Personally, I am finding myself becoming half-way excited that this thing may actually be complete and ready to go by early 2011. I also find myself quite thrilled by the fact that some of the local “crew” have been given permission to use a rich guy’s pool all summer, whenever we want. I don’t need to be paid – I just need a free pool that comes complete with a poolside grill and a fridge that is ALWAYS stocked with steak. Considering I am a water person all the way and considering I love me some grilled steak – it would be one dumb idea not be involved in whatever way I can with this particular project. Not to mention the rib-cracking laughing fits that accompany a long weekend of trying to get out “rag-tag” group from one location to another with no food, no smokes, no caffiene and hardly any sleep.

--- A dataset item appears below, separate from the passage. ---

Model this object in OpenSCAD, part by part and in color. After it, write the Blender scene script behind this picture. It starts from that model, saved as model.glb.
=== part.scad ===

We have had to take another break so the two writers can hunker down in solitude somewhere and come up with more lines for my character and change part of the ending to explain the disappearance of another character. I think there are some other issues, but I am not privy and I feel I should let the others “play” on their own for a while.

I am forced to blog about things that happen outside my regular work day, for the most part. I work for Homeland Security and just like in Las Vegas, what happens in the office, stays in the office. For those in the “Prison Break” know – my life is absolutely nothing “Agent Don Self’s” life. I doubt anyone’s life is like that.

I’m off to figure how I’m going to get places with a vehicle that has no working fuel pump – just when I thought I was gaining some headway on saving – ahhhh crap.